JOB – Reproduce verbatim the lines up to and including the one with "# The origin", starting from the first.

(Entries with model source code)

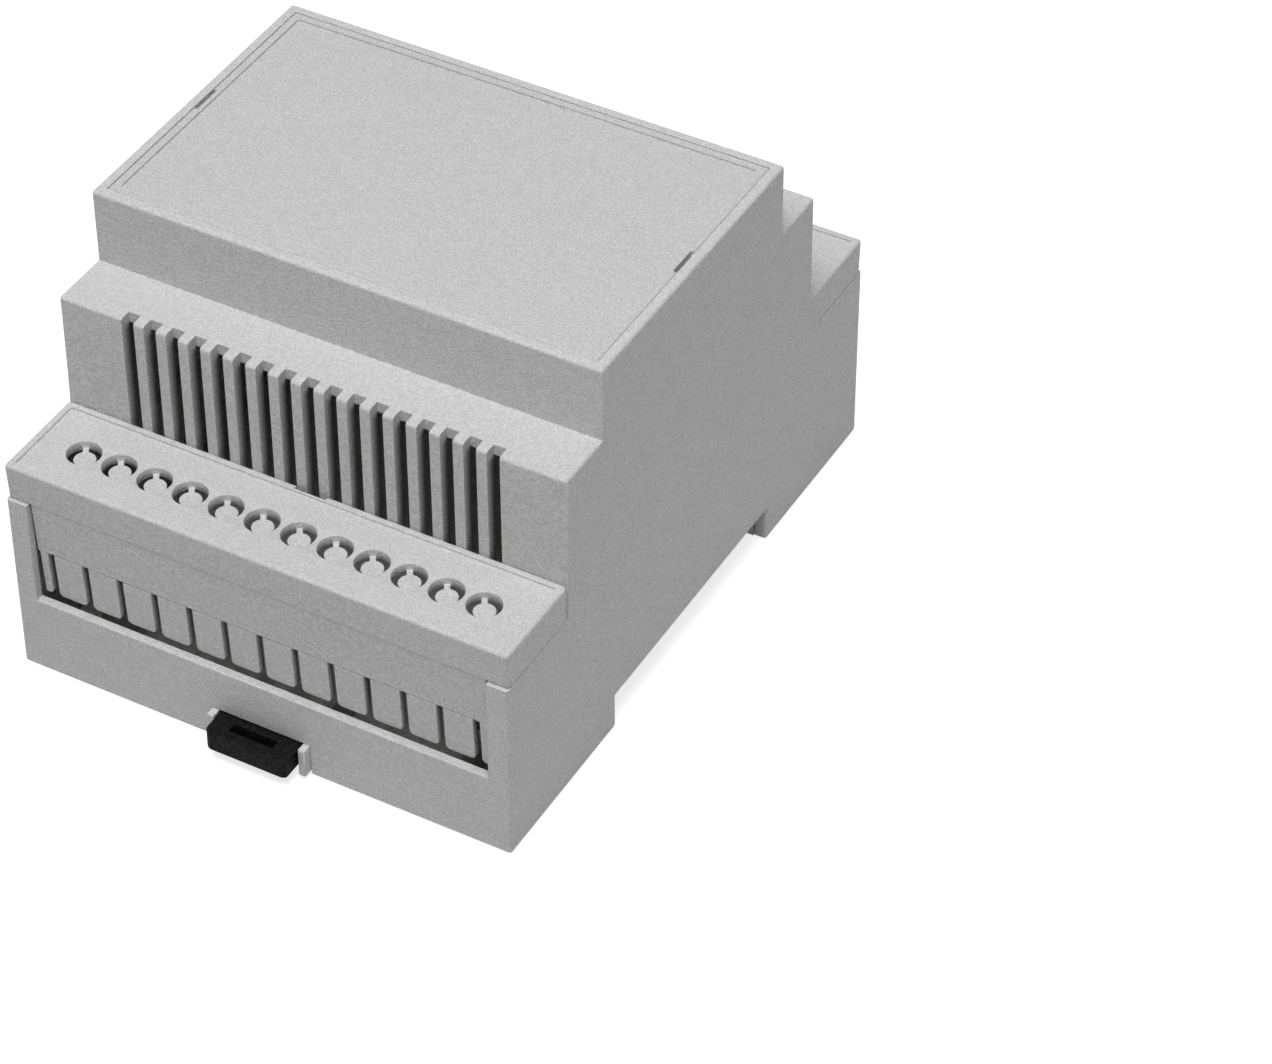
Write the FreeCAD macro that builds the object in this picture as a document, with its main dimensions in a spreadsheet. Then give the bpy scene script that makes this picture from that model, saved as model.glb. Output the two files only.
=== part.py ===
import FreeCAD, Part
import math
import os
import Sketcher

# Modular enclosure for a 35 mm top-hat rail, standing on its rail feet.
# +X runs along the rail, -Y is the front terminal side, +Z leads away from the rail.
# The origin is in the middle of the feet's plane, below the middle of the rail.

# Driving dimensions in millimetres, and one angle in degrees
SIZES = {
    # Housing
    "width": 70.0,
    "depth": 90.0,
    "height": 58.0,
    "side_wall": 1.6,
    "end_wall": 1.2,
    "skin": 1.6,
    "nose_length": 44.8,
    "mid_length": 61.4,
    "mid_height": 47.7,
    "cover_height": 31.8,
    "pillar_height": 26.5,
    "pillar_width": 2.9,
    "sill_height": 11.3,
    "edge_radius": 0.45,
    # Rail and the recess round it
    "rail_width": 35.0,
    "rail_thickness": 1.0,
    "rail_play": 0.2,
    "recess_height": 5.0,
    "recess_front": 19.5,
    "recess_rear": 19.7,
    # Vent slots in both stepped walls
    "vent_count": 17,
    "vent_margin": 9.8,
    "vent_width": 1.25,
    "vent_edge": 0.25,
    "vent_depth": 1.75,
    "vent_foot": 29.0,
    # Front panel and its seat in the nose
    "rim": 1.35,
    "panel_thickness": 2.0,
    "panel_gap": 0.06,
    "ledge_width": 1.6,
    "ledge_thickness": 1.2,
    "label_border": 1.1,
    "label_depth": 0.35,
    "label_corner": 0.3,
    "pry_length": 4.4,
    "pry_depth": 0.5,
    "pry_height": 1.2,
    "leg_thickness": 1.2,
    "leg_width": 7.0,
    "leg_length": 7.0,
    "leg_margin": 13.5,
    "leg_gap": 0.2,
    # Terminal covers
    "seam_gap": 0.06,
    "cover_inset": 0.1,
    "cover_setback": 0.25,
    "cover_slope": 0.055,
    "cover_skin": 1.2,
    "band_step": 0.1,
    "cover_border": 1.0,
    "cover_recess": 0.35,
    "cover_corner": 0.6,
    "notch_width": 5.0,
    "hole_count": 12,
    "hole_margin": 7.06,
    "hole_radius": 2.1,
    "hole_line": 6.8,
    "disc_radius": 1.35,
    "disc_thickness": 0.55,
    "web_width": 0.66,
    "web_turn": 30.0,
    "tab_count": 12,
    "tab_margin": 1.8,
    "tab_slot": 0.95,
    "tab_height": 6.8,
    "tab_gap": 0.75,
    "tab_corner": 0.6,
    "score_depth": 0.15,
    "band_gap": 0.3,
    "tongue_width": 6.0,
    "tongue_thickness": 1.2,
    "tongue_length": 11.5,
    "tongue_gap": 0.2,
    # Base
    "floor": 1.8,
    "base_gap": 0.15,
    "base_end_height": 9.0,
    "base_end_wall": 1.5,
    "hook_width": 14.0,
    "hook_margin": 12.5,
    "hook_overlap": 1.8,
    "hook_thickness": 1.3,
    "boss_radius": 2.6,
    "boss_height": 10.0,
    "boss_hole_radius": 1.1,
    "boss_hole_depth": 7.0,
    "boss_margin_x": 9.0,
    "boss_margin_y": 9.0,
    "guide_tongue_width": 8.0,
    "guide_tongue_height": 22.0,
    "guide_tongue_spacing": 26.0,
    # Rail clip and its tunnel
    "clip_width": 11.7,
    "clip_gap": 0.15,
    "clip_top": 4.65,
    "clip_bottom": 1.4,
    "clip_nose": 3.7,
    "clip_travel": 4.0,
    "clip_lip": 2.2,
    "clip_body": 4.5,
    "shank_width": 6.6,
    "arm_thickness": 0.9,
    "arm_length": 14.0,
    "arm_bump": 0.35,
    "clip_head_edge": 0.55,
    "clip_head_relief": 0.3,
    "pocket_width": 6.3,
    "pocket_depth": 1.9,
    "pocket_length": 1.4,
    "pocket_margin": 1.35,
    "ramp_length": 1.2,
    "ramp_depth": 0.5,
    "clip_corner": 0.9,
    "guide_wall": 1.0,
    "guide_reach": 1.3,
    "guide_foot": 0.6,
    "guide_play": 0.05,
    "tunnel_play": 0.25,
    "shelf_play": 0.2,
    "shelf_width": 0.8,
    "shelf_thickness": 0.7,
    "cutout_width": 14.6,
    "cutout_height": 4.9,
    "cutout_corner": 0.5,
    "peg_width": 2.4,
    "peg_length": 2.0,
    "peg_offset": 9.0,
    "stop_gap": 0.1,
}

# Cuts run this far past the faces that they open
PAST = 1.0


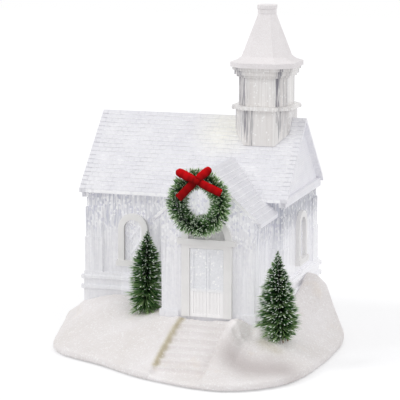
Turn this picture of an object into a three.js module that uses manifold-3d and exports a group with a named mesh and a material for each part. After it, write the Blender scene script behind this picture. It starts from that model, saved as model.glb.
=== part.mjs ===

ANSWER FOR THE TASK –
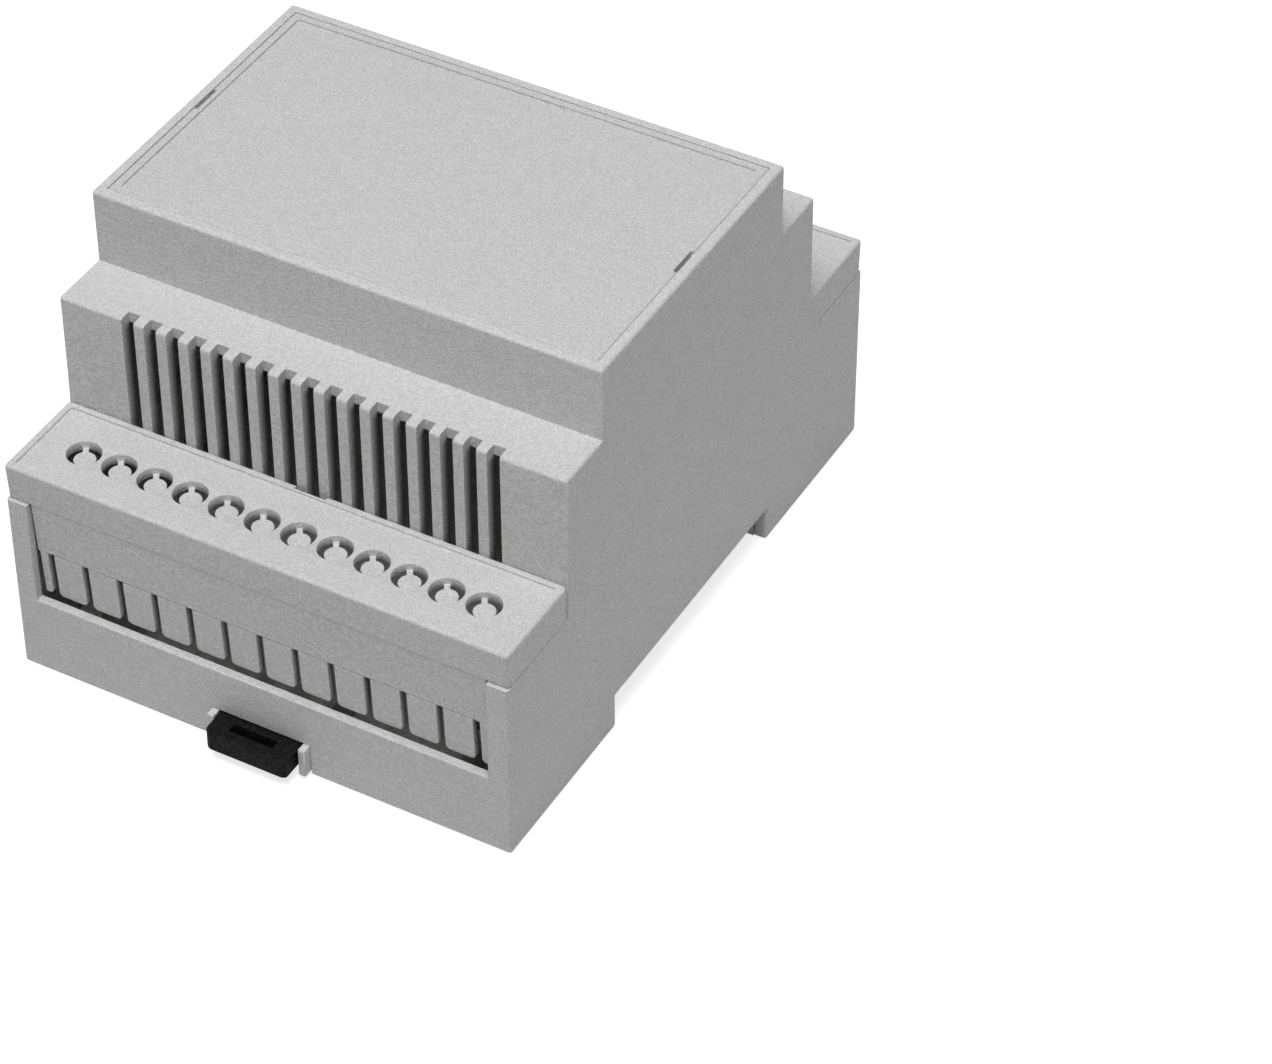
Write the FreeCAD macro that builds the object in this picture as a document, with its main dimensions in a spreadsheet. Then give the bpy scene script that makes this picture from that model, saved as model.glb. Output the two files only.
=== part.py ===
import FreeCAD, Part
import math
import os
import Sketcher

# Modular enclosure for a 35 mm top-hat rail, standing on its rail feet.
# +X runs along the rail, -Y is the front terminal side, +Z leads away from the rail.
# The origin is in the middle of the feet's plane, below the middle of the rail.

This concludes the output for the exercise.